THE EXERCISE: Please set down exactly the lines of the listing below from the line containing "Thick fire-polished rim" through the line containing "bpy.data.objects.remove(obj)", both lines included, leaving out all other lines.
• • • •
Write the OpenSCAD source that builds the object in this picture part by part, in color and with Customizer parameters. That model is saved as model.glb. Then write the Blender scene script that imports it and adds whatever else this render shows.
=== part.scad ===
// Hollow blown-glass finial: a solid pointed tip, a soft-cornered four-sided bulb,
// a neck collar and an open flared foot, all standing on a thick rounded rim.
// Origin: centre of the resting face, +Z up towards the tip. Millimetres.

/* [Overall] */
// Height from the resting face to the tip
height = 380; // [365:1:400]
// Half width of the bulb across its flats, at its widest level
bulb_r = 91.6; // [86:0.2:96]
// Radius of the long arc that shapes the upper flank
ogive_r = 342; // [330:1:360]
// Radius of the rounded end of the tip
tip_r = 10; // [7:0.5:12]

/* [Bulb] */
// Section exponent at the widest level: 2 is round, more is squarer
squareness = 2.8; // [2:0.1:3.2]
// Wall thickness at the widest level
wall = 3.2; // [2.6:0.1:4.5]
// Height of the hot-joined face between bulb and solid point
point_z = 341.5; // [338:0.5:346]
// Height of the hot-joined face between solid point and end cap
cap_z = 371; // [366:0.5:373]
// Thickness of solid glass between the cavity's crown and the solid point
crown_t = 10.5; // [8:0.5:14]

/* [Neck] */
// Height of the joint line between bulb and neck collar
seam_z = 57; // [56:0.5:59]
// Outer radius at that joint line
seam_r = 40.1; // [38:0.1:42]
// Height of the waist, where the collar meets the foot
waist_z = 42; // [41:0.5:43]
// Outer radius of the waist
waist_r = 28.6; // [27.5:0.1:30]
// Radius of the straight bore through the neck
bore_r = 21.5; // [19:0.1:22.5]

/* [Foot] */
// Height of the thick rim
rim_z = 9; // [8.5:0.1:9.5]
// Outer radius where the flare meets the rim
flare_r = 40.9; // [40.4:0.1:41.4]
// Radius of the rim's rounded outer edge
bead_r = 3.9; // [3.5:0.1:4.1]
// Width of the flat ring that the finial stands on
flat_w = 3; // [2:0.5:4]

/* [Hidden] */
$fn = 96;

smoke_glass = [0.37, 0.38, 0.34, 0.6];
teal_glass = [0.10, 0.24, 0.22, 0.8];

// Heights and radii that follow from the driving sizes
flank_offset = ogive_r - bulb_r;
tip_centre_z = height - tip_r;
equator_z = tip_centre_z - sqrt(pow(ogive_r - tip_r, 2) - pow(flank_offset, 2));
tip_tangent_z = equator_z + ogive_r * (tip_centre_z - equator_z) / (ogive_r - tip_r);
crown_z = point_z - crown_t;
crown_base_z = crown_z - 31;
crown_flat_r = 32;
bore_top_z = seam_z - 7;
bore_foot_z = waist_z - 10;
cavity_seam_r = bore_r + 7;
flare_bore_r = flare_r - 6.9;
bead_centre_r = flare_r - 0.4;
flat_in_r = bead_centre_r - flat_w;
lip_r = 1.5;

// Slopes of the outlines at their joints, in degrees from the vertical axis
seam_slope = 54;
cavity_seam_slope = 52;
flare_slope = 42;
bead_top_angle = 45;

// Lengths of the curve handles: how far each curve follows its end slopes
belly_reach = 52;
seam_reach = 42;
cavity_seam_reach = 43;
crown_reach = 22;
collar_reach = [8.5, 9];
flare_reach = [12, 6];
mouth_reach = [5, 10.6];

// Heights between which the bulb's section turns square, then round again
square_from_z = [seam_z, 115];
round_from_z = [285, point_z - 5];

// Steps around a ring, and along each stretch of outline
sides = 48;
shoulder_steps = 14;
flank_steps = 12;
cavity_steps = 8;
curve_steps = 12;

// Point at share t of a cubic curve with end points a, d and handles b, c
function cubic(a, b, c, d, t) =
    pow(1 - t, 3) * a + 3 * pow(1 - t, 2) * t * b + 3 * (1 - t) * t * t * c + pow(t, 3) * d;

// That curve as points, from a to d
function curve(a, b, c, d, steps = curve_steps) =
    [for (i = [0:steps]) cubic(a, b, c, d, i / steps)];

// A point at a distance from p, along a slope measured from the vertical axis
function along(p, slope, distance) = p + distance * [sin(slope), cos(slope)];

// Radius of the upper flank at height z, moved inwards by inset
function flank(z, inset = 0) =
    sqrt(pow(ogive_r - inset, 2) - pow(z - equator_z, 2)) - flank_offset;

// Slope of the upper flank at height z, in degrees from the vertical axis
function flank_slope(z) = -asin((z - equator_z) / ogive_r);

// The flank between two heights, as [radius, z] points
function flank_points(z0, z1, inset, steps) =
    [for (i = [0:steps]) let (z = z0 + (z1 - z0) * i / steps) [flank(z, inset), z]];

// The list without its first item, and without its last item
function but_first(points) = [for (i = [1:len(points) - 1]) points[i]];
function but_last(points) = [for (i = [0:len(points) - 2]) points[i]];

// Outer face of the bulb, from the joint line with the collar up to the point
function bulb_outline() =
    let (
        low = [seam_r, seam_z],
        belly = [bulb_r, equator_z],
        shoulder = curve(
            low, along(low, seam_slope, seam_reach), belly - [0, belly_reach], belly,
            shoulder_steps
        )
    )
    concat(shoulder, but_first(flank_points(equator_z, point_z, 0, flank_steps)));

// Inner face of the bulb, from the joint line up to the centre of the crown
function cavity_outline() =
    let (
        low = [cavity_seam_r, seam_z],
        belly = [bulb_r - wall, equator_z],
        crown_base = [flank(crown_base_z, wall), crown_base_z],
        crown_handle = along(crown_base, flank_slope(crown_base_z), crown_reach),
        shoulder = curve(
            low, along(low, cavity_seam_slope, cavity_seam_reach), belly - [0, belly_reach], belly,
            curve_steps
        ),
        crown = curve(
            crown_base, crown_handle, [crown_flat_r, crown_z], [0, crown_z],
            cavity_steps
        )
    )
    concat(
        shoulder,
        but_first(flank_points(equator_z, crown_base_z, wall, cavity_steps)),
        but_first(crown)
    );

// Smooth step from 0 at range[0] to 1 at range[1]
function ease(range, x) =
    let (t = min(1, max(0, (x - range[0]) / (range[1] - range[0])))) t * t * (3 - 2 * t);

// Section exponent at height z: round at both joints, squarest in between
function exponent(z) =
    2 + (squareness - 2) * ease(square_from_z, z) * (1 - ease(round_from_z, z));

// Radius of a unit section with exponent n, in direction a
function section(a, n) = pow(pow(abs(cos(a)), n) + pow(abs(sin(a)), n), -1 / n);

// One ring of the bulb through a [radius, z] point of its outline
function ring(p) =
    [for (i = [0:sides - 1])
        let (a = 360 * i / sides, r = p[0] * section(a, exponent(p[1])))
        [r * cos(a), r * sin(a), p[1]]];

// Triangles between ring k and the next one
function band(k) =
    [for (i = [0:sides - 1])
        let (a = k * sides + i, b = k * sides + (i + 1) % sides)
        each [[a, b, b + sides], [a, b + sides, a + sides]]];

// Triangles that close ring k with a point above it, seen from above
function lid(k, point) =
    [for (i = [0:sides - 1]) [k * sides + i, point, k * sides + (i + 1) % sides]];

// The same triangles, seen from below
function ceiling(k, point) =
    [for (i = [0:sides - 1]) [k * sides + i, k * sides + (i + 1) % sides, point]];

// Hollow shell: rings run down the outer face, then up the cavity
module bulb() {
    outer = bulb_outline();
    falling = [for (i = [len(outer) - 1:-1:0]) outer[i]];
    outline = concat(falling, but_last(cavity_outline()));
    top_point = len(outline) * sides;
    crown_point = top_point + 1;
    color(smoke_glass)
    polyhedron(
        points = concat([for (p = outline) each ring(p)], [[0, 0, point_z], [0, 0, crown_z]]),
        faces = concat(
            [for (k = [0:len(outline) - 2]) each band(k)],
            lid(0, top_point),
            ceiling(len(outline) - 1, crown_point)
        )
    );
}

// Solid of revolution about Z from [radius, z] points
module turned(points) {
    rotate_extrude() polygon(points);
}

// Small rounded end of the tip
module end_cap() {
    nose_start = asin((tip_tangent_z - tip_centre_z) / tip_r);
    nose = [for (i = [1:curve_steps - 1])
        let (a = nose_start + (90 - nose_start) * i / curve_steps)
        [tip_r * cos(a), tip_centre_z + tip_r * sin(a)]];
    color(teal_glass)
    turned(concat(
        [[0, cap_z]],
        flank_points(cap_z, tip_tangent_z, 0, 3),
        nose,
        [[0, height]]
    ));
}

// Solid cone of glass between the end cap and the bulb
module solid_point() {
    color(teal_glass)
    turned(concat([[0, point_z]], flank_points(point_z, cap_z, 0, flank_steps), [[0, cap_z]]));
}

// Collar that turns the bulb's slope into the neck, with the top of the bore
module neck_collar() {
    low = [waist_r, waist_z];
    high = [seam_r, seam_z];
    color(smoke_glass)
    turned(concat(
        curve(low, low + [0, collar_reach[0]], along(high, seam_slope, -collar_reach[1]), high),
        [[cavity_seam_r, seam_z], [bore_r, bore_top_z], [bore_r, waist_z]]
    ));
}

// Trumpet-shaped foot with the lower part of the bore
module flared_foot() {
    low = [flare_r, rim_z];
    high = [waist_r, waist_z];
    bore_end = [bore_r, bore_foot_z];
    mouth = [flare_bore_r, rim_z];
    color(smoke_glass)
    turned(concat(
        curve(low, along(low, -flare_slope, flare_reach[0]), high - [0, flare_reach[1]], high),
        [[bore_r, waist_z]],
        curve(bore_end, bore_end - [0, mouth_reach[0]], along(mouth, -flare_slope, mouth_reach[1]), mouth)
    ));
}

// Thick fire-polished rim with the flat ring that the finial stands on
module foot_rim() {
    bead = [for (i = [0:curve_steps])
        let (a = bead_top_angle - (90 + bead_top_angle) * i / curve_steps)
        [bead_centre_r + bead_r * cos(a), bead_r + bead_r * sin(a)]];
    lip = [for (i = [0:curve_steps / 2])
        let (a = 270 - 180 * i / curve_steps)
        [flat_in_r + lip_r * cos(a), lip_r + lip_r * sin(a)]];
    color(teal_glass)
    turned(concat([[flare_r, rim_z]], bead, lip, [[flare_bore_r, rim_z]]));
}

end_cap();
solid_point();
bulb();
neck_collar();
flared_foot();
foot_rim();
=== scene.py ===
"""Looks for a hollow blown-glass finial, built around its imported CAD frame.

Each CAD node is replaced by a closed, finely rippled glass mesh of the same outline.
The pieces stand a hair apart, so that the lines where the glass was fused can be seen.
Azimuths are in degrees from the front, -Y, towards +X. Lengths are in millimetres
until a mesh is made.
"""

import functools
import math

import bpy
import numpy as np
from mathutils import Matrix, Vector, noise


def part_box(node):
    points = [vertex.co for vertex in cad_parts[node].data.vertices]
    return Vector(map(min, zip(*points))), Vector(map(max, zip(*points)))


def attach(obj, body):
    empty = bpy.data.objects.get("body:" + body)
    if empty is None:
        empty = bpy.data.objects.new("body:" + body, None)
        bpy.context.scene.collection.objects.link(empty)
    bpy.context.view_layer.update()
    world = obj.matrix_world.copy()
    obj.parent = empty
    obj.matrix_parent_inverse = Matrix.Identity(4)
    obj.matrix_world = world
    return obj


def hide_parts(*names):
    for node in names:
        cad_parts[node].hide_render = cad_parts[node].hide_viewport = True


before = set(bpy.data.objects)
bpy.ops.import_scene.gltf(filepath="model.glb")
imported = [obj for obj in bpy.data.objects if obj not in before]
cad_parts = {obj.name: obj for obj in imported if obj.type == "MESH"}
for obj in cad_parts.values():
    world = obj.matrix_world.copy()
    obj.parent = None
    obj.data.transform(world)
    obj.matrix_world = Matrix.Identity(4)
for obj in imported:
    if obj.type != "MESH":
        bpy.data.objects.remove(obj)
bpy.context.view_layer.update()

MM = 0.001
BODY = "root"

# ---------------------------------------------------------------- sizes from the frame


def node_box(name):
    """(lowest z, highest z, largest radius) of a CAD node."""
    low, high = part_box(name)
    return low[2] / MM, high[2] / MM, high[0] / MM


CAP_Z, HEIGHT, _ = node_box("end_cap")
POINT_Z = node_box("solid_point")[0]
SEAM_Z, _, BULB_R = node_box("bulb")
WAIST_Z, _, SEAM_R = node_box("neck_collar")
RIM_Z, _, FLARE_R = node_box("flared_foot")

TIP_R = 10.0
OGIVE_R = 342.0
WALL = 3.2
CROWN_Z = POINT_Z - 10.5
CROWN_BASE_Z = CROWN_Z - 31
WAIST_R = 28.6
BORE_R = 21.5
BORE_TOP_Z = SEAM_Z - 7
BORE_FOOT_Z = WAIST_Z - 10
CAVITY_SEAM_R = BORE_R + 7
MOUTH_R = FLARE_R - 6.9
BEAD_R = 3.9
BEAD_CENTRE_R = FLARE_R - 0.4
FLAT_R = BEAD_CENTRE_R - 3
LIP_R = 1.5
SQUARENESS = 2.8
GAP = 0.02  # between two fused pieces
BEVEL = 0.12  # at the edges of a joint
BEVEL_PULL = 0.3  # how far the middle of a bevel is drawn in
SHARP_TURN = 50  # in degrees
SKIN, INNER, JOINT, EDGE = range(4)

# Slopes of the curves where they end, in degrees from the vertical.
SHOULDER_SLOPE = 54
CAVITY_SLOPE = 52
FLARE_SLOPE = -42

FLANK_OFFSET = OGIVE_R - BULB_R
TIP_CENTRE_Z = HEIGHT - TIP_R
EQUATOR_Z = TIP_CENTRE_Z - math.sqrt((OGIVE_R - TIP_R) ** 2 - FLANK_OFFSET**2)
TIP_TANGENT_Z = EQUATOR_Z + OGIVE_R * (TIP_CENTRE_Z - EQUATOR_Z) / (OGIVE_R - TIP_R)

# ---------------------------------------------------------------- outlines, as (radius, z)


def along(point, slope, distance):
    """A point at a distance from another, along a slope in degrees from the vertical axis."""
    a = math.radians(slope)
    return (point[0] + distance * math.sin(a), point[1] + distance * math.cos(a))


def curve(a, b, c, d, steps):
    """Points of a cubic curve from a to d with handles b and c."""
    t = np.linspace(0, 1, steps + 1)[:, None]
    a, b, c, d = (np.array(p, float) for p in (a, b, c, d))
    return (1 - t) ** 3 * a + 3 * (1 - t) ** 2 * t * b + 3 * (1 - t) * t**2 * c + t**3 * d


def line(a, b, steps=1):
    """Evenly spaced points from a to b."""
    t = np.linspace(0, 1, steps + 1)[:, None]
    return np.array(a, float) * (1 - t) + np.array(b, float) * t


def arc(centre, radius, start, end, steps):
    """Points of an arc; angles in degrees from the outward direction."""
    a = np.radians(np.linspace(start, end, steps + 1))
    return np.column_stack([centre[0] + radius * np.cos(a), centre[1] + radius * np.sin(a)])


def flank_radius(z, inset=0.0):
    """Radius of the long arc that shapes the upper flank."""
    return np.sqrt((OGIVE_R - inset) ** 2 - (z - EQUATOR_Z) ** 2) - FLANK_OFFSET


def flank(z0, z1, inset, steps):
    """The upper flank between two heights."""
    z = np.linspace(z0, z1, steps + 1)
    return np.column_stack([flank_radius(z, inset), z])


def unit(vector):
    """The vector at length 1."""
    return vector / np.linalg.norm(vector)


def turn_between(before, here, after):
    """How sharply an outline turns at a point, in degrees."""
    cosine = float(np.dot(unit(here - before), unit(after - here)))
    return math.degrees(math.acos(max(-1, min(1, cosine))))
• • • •
OUTPUT FOR THIS EXERCISE:
// Thick fire-polished rim with the flat ring that the finial stands on
module foot_rim() {
    bead = [for (i = [0:curve_steps])
        let (a = bead_top_angle - (90 + bead_top_angle) * i / curve_steps)
        [bead_centre_r + bead_r * cos(a), bead_r + bead_r * sin(a)]];
    lip = [for (i = [0:curve_steps / 2])
        let (a = 270 - 180 * i / curve_steps)
        [flat_in_r + lip_r * cos(a), lip_r + lip_r * sin(a)]];
    color(teal_glass)
    turned(concat([[flare_r, rim_z]], bead, lip, [[flare_bore_r, rim_z]]));
}

end_cap();
solid_point();
bulb();
neck_collar();
flared_foot();
foot_rim();
=== scene.py ===
"""Looks for a hollow blown-glass finial, built around its imported CAD frame.

Each CAD node is replaced by a closed, finely rippled glass mesh of the same outline.
The pieces stand a hair apart, so that the lines where the glass was fused can be seen.
Azimuths are in degrees from the front, -Y, towards +X. Lengths are in millimetres
until a mesh is made.
"""

import functools
import math

import bpy
import numpy as np
from mathutils import Matrix, Vector, noise


def part_box(node):
    points = [vertex.co for vertex in cad_parts[node].data.vertices]
    return Vector(map(min, zip(*points))), Vector(map(max, zip(*points)))


def attach(obj, body):
    empty = bpy.data.objects.get("body:" + body)
    if empty is None:
        empty = bpy.data.objects.new("body:" + body, None)
        bpy.context.scene.collection.objects.link(empty)
    bpy.context.view_layer.update()
    world = obj.matrix_world.copy()
    obj.parent = empty
    obj.matrix_parent_inverse = Matrix.Identity(4)
    obj.matrix_world = world
    return obj


def hide_parts(*names):
    for node in names:
        cad_parts[node].hide_render = cad_parts[node].hide_viewport = True


before = set(bpy.data.objects)
bpy.ops.import_scene.gltf(filepath="model.glb")
imported = [obj for obj in bpy.data.objects if obj not in before]
cad_parts = {obj.name: obj for obj in imported if obj.type == "MESH"}
for obj in cad_parts.values():
    world = obj.matrix_world.copy()
    obj.parent = None
    obj.data.transform(world)
    obj.matrix_world = Matrix.Identity(4)
for obj in imported:
    if obj.type != "MESH":
        bpy.data.objects.remove(obj)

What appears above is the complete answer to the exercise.